Just as the N balance technique can be applied across the whole body, so can the balance technique be applied across a whole organ or tissue bed. These measurements are made from the blood delivered to the tissue and from the blood emerging from the tissue via catheters placed in an artery to define arterial blood levels and the vein draining the tissue to measure venous blood levels. The latter catheter makes the procedure particularly invasive when applied to organs such as gut, liver, kidney, or brain (49, 50, 51 and 52). Less invasive are measures of muscle metabolism inferred from measurement of arteriovenous (A-V) differences across the leg or arm (51). Measurements have even been made across fat depots (53). However, the A-V difference provides no information about the mechanism in the tissue that causes the uptake or release that is observed. More information is gleaned from measurement of amino acids that are not metabolized within the tissue, such as the release of essential amino acids tyrosine or lysine, which are not metabolized by muscle. Their A-V differences across muscle should reflect the difference between net amino acid uptake for muscle protein synthesis and release from muscle protein breakdown. 3-Methylhistidine, an amino acid produced by posttrans-lational methylation of selected histidine residues in myofibrillar protein, which cannot be reused for protein synthesis when it is released from myofibrillar protein breakdown, is quantitatively released from muscle tissue when myofibrillar protein is degraded ( 32, 54). Its A-V difference can be used as a specific marker of myofibrillar protein breakdown (55, 56 and 57).
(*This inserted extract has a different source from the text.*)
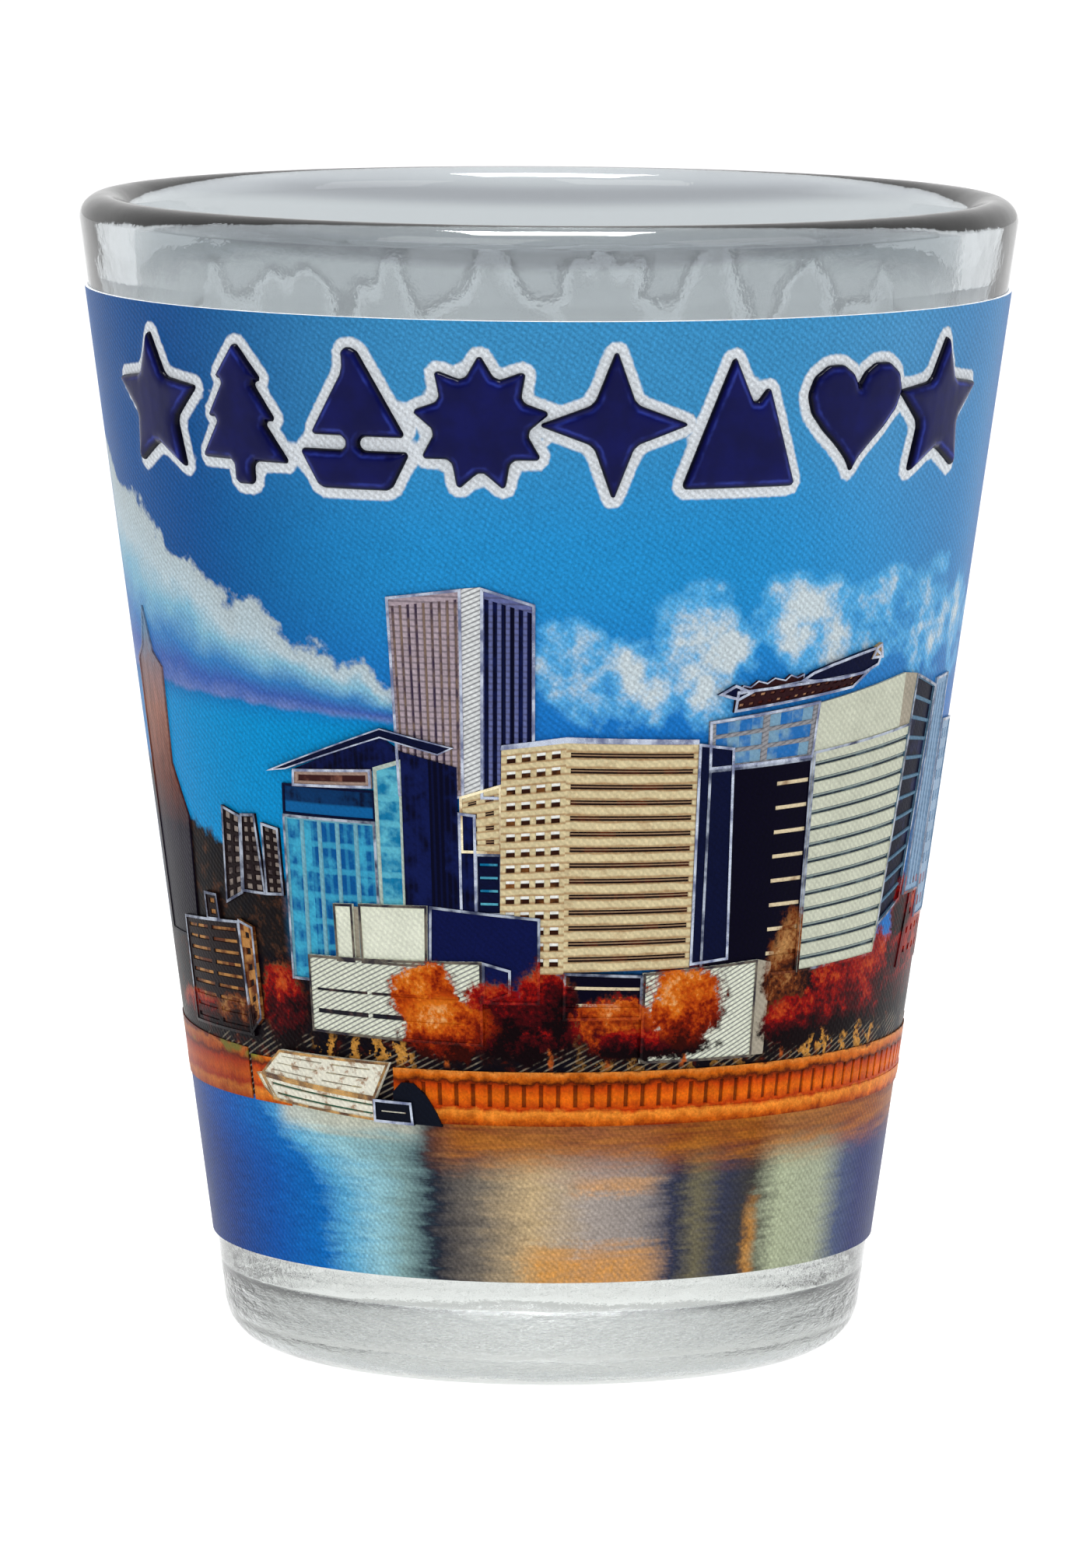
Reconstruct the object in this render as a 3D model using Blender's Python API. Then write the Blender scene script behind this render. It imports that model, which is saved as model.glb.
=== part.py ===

The limited data set of simple balance values across an organ bed is greatly enhanced when a tracer is administered and its balance is also measured across an organ bed. This approach allows a complete solution of the various pathways operating in the tissue for each amino acid tracer used. In some cases the measurement of tracer can become very complicated, requiring measurement of multiple metabolites to provide a true metabolite balance across the organ bed ( 58). Another approach using a tracer of a nonmetabolized essential amino acid has been described by Barrett et al. ( 59). This method requires a limited set of measurements with simplified equations to define specifically rates of protein synthesis and breakdown in muscle tissue. The conceptual simplicity of this approach with a limited set of measurements required makes it extremely useful for defining muscle-specific changes in response to a variety of perturbations (e.g., local infusion of insulin into the same muscle bed [60]). This approach has been expanded by others (61, 62 and 63).